Set problem => Read the lines that follow and pick out every one containing the word "bodies".

Source data =>
╔══
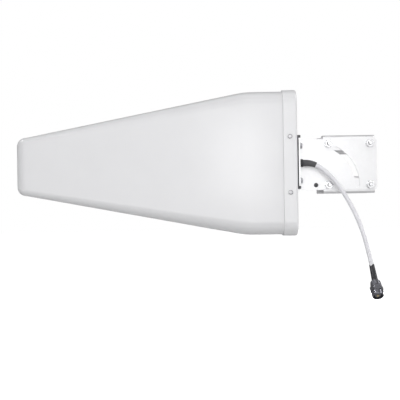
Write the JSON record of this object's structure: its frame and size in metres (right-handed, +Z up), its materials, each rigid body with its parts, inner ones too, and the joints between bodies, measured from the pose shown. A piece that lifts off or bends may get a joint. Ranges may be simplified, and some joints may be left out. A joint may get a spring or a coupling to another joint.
{
  "type": "directional antenna",
  "caption": "Tapered panel antenna with a rear cap, a slotted sheet bracket, a two-jaw mast clamp and a cable with a threaded coaxial jack.",
  "frame": {"origin": "centre of the mast clamp, on the mast's axis and midway between the upper and lower jaws", "axes": "+Z up along the mast, -X the way the antenna points, -Y the side with the clamp's nuts"},
  "size_m": [0.5176, 0.1872, 0.2915],
  "materials": {
    "radome_plastic": "semi-gloss light grey moulding",
    "cap_plastic": "satin light grey moulding",
    "black_rubber": "matt black rubber",
    "stainless_screws": "turned stainless",
    "zinc_sheet": "bright zinc plate on folded sheet",
    "zinc_hardware": "bright zinc plate",
    "flange_hardware": "grey passivated steel",
    "comb_aluminium": "stamped sheet",
    "nylon": "natural nylon",
    "carrier_plastic": "grey moulding",
    "foam": "closed-cell foam",
    "coax_jacket": "brown thin jacket",
    "brass": "turned brass",
    "gland_plastic": "black moulding",
    "cable_jacket": "light grey jacket",
    "sleeve_black": "black heat-shrink sleeve",
    "jack_plating": "dark bright plating",
    "insulator_plastic": "dark grey insulator",
    "gilt_contact": "gilt"
  },
  "bodies": {
    "root": {"radome_shell": "radome_plastic", "rear_cap": "cap_plastic", "cap_seal": "black_rubber", "cap_screws": "stainless_screws", "near_dipole_comb": "comb_aluminium", "far_dipole_comb": "comb_aluminium", "boom_spacers": "nylon", "boom_screws": "stainless_screws", "boom_nuts": "stainless_screws", "boom_carrier": "carrier_plastic", "foam_pads": "foam", "flange_gasket": "black_rubber", "tilt_bracket": "zinc_sheet", "flange_bolts": "flange_hardware", "flange_washers": "flange_hardware", "flange_nuts": "zinc_hardware", "near_jaw_upper": "zinc_sheet", "near_jaw_lower": "zinc_sheet", "far_jaw_upper": "zinc_sheet", "far_jaw_lower": "zinc_sheet", "clamp_bolts": "zinc_hardware", "clamp_washers": "zinc_hardware", "clamp_spring_washers": "zinc_hardware", "clamp_nuts": "zinc_hardware", "cable_gland": "gland_plastic", "gland_nut": "gland_plastic", "gland_boot": "black_rubber", "pigtail_cable": "cable_jacket", "cable_ferrule": "brass", "feed_coax": "coax_jacket", "coax_clips": "nylon", "feed_link": "brass", "jack_boot": "sleeve_black", "jack_body": "jack_plating", "jack_insulator": "insulator_plastic", "jack_contact": "gilt_contact"}
  },
  "joints": []
}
╚══
The reply =>
Write the JSON record of this object's structure: its frame and size in metres (right-handed, +Z up), its materials, each rigid body with its parts, inner ones too, and the joints between bodies, measured from the pose shown. A piece that lifts off or bends may get a joint. Ranges may be simplified, and some joints may be left out. A joint may get a spring or a coupling to another joint.
  "bodies": {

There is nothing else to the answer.